----- AVAILABLE RECORDS

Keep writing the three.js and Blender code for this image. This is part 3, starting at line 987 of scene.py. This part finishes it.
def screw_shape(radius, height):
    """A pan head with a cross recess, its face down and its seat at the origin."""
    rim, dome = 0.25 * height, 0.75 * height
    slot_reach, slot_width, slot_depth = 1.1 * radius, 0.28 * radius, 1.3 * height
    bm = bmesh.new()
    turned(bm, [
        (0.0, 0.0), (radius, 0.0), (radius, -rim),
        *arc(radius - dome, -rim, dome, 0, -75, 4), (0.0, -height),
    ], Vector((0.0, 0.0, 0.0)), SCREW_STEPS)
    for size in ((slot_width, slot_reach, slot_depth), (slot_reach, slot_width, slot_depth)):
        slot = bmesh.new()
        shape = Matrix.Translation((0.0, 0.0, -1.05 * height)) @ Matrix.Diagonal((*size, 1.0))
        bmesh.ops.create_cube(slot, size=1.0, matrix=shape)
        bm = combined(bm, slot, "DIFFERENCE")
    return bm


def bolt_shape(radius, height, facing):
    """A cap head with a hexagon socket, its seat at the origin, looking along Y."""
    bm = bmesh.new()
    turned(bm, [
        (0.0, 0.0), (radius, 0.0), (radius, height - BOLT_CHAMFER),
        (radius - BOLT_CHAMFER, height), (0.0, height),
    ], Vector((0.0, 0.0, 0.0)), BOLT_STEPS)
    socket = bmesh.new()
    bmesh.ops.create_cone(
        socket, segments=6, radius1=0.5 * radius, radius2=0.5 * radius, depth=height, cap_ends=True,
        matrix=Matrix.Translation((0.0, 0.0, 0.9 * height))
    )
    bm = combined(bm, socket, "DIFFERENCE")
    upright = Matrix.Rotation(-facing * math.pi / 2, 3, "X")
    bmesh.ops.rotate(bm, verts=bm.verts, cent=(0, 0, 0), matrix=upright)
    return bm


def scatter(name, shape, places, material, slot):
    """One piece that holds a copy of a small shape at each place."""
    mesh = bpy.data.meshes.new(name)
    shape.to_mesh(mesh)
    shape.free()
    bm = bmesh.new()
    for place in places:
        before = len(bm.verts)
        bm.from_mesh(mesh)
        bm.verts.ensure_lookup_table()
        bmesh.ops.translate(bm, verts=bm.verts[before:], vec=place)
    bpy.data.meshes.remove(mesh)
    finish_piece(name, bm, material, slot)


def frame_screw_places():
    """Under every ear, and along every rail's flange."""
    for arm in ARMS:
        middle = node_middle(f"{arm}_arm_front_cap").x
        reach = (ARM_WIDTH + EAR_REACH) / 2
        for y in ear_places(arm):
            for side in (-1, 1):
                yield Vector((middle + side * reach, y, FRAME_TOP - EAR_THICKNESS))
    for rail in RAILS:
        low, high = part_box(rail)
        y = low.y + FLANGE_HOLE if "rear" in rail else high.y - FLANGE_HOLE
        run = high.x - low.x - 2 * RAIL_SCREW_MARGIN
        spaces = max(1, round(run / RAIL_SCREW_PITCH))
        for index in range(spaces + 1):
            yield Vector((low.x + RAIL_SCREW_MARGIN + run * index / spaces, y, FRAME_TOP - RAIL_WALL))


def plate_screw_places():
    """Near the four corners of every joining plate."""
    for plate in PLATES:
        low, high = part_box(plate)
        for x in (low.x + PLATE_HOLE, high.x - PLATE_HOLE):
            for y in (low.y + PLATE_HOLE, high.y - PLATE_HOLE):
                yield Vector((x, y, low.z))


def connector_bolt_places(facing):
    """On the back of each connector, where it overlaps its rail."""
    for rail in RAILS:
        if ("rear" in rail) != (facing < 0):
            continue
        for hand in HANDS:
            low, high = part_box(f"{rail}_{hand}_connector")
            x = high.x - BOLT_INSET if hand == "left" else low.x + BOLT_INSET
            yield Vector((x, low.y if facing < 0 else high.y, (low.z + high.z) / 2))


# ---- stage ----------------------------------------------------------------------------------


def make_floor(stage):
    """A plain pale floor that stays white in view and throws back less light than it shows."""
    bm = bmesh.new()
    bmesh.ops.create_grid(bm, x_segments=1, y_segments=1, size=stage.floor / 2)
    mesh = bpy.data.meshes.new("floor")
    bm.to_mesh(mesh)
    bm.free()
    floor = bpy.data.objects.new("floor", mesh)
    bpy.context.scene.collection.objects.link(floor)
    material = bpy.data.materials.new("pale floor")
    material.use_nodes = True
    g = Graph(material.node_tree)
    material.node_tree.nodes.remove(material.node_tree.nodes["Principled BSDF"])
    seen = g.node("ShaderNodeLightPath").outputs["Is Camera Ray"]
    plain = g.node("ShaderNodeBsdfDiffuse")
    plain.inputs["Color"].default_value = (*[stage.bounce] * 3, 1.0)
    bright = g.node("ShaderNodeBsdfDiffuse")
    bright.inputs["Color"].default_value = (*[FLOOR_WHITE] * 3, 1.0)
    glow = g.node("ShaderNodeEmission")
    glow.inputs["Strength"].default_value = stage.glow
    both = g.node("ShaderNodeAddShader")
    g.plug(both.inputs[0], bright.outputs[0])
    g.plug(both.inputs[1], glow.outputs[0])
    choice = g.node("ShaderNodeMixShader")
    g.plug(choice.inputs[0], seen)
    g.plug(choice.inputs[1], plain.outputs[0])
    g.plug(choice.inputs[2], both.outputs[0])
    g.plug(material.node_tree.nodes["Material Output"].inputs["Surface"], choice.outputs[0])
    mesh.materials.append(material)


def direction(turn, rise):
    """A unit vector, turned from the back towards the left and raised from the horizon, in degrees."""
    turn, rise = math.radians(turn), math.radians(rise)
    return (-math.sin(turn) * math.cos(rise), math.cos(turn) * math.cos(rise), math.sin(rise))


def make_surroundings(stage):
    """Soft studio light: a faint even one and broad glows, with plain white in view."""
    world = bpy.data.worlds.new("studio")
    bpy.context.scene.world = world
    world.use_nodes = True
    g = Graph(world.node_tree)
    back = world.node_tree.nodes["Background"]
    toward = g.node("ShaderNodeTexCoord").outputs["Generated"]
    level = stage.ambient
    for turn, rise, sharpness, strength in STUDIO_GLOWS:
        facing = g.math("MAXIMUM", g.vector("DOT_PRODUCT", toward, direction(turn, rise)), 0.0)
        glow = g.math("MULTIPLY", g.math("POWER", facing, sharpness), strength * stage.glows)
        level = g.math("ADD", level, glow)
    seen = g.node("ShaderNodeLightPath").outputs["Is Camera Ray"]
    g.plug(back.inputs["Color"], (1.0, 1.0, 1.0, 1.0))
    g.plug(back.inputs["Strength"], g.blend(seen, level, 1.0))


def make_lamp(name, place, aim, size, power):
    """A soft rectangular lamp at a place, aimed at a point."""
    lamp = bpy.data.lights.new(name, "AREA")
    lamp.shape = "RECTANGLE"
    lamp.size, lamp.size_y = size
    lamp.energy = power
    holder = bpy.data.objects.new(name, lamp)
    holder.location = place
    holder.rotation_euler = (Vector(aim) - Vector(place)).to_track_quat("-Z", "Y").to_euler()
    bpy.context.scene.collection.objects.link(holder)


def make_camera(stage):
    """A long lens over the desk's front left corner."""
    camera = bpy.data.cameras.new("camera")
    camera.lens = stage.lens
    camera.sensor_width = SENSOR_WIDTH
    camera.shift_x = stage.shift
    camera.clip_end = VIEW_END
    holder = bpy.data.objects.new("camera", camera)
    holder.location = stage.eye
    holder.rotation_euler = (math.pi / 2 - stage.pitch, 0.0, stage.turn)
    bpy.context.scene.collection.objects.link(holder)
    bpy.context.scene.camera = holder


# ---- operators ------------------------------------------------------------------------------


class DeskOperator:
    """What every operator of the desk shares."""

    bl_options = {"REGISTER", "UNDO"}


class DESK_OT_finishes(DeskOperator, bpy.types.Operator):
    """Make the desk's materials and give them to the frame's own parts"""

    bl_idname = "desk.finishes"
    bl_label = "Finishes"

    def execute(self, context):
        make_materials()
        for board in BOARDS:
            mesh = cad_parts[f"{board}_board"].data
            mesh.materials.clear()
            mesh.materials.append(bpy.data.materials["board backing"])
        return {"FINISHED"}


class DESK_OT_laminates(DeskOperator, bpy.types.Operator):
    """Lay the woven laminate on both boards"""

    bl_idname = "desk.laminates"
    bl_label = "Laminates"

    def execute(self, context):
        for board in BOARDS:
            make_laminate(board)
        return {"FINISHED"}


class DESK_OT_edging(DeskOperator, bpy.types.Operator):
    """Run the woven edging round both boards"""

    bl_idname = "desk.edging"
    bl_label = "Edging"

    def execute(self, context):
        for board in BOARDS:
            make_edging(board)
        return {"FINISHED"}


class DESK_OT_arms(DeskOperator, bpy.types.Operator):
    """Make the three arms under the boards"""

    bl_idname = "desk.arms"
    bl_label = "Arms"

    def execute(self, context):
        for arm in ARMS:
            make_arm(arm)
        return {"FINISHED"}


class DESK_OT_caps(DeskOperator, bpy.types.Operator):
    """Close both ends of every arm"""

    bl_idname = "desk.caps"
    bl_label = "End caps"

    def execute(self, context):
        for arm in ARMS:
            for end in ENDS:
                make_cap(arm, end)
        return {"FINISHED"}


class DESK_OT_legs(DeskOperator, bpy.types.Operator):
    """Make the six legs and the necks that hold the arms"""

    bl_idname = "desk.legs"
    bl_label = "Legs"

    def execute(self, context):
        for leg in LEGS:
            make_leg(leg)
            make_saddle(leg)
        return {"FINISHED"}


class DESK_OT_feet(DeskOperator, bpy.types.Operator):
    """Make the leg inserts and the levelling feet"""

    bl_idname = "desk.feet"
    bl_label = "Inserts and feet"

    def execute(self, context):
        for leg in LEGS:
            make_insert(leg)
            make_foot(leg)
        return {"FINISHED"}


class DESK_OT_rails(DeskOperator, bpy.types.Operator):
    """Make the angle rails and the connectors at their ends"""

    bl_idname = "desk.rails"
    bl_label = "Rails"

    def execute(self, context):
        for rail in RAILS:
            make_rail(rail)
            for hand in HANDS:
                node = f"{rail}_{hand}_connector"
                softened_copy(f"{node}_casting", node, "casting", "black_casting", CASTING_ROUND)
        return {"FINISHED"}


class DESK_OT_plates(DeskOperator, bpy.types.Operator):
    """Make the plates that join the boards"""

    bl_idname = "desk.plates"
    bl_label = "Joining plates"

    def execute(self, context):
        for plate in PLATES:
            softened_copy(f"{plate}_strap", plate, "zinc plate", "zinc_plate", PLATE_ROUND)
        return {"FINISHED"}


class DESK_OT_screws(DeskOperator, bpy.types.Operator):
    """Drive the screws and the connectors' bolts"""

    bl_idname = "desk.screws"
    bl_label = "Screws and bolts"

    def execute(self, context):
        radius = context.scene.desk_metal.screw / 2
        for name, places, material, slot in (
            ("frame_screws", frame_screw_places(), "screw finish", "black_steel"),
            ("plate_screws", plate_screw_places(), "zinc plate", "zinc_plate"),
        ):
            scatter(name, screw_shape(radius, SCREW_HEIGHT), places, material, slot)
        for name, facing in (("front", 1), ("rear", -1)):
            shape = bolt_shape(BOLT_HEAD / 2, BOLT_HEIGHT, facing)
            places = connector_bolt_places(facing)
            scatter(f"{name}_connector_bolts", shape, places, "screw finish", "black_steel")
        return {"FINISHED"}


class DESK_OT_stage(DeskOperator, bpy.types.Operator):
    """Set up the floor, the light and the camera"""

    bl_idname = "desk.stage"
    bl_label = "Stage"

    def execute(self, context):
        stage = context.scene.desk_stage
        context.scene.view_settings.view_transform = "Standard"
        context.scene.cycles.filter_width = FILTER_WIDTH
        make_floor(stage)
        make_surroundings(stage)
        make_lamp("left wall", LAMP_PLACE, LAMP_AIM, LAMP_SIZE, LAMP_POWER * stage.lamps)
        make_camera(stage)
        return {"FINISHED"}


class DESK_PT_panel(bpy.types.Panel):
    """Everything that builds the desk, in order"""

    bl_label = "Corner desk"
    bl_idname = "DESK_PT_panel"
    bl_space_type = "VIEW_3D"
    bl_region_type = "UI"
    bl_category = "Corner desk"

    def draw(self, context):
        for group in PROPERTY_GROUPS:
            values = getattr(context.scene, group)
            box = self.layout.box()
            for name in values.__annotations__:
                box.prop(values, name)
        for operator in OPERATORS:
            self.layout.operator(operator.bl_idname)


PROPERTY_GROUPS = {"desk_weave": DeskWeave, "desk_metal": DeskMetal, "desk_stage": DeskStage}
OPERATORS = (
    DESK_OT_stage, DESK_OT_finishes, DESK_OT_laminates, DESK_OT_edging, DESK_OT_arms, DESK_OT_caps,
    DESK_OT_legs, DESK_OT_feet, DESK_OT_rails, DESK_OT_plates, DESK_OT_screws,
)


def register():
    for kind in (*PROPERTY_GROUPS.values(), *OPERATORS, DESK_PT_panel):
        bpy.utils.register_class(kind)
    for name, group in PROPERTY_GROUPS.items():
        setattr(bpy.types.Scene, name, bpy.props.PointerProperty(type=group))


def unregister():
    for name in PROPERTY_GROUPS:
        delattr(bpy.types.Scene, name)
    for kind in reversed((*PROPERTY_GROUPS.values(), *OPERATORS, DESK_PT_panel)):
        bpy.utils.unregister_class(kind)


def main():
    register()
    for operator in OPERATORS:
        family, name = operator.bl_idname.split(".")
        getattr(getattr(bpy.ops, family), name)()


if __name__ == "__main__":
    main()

----------
----- AVAILABLE RECORDS

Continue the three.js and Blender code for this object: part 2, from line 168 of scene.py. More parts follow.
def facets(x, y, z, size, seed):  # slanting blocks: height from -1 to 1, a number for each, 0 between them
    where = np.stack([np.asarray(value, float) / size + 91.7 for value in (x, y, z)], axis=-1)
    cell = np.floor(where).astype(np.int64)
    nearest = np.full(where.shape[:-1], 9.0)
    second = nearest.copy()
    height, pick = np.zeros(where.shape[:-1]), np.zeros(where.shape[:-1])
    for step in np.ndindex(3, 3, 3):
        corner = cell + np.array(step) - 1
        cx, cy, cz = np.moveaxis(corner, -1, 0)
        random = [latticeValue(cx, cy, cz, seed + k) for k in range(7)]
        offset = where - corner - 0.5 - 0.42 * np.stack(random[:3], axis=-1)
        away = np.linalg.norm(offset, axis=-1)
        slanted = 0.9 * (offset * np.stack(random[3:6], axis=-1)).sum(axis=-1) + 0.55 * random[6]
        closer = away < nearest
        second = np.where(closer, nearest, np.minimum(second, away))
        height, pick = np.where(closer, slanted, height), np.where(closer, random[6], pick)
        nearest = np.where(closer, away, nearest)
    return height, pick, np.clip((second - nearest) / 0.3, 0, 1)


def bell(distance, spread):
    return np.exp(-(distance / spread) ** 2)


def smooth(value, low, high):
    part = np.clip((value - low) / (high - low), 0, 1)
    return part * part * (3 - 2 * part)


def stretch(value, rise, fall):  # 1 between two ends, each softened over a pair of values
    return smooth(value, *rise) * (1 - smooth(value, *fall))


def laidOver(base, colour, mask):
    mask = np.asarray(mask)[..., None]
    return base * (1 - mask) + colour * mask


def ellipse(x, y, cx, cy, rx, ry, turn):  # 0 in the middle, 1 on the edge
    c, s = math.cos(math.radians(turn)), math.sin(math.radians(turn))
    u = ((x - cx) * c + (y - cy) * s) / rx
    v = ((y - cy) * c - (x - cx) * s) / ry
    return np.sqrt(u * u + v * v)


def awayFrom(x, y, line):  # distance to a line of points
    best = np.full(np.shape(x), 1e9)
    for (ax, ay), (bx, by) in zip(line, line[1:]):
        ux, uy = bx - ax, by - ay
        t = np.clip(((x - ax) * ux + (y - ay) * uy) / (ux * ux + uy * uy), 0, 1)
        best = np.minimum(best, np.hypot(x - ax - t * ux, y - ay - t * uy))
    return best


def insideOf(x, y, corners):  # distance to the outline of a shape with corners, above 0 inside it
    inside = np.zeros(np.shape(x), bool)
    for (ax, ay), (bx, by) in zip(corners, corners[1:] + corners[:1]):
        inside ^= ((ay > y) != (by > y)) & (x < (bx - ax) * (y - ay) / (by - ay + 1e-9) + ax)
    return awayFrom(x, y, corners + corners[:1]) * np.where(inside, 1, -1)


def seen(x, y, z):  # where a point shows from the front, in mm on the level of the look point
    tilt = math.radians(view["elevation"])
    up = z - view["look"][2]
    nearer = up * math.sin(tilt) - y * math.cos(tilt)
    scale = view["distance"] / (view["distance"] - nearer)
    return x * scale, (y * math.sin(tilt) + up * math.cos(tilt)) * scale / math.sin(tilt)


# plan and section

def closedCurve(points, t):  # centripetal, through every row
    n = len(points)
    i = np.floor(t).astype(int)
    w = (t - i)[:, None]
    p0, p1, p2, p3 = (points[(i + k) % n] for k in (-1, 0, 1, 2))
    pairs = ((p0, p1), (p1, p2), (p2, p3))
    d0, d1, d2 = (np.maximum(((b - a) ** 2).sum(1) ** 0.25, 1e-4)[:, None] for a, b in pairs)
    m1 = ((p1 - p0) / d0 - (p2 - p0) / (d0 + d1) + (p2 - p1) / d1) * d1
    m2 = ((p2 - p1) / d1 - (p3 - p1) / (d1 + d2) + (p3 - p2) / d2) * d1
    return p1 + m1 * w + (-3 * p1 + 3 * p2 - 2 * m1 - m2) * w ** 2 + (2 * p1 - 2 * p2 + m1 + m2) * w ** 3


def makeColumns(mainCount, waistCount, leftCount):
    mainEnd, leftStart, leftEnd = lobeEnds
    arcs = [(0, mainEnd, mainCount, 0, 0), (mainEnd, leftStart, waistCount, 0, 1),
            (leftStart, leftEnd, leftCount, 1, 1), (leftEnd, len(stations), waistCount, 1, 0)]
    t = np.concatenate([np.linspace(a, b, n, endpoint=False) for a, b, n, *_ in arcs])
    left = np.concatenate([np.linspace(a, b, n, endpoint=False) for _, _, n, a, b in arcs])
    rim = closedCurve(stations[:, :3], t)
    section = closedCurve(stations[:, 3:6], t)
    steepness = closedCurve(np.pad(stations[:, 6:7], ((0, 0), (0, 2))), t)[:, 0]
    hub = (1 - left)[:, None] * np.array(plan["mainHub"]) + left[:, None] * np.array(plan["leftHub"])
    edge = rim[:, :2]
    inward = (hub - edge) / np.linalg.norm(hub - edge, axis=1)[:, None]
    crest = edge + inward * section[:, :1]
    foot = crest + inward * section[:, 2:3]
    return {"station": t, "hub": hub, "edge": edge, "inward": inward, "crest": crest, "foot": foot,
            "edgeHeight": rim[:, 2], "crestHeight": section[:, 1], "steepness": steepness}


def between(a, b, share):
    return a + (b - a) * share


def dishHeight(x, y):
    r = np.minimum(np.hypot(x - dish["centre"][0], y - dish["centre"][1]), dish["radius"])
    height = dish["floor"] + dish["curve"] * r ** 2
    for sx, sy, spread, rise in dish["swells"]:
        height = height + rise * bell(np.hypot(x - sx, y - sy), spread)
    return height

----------
----- AVAILABLE RECORDS

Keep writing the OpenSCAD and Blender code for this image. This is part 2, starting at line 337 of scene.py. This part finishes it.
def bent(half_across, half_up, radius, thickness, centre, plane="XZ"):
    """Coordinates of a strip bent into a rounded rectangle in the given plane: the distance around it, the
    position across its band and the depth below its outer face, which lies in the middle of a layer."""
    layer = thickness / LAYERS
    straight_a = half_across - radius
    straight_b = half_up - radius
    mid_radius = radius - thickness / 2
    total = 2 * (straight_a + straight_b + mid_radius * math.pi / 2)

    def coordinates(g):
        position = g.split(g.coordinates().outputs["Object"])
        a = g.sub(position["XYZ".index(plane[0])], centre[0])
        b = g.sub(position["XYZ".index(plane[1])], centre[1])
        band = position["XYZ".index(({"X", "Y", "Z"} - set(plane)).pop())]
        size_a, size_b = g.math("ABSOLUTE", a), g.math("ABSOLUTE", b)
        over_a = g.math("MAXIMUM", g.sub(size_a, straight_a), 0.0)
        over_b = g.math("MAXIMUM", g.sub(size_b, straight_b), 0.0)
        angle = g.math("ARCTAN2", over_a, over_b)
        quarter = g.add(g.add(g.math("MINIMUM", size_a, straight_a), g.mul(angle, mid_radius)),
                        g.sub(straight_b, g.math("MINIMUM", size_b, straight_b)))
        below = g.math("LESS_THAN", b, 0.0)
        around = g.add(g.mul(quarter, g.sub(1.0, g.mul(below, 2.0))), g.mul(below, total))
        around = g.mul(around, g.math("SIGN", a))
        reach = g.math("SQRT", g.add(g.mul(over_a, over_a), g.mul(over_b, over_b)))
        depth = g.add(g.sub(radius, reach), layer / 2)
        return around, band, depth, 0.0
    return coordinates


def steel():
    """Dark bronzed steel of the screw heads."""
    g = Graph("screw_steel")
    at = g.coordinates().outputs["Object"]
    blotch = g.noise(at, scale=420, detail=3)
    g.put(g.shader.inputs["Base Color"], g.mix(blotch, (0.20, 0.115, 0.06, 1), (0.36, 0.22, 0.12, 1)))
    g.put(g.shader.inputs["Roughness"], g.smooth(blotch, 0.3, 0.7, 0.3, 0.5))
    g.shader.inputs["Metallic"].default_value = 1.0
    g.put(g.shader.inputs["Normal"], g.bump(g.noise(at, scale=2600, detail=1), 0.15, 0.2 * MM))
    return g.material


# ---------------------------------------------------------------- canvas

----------

PROBLEM TO SOLVE: Copy each line of the listing that contains the string "starting".

FULL OUTPUT:
Keep writing the three.js and Blender code for this image. This is part 3, starting at line 987 of scene.py. This part finishes it.
Keep writing the OpenSCAD and Blender code for this image. This is part 2, starting at line 337 of scene.py. This part finishes it.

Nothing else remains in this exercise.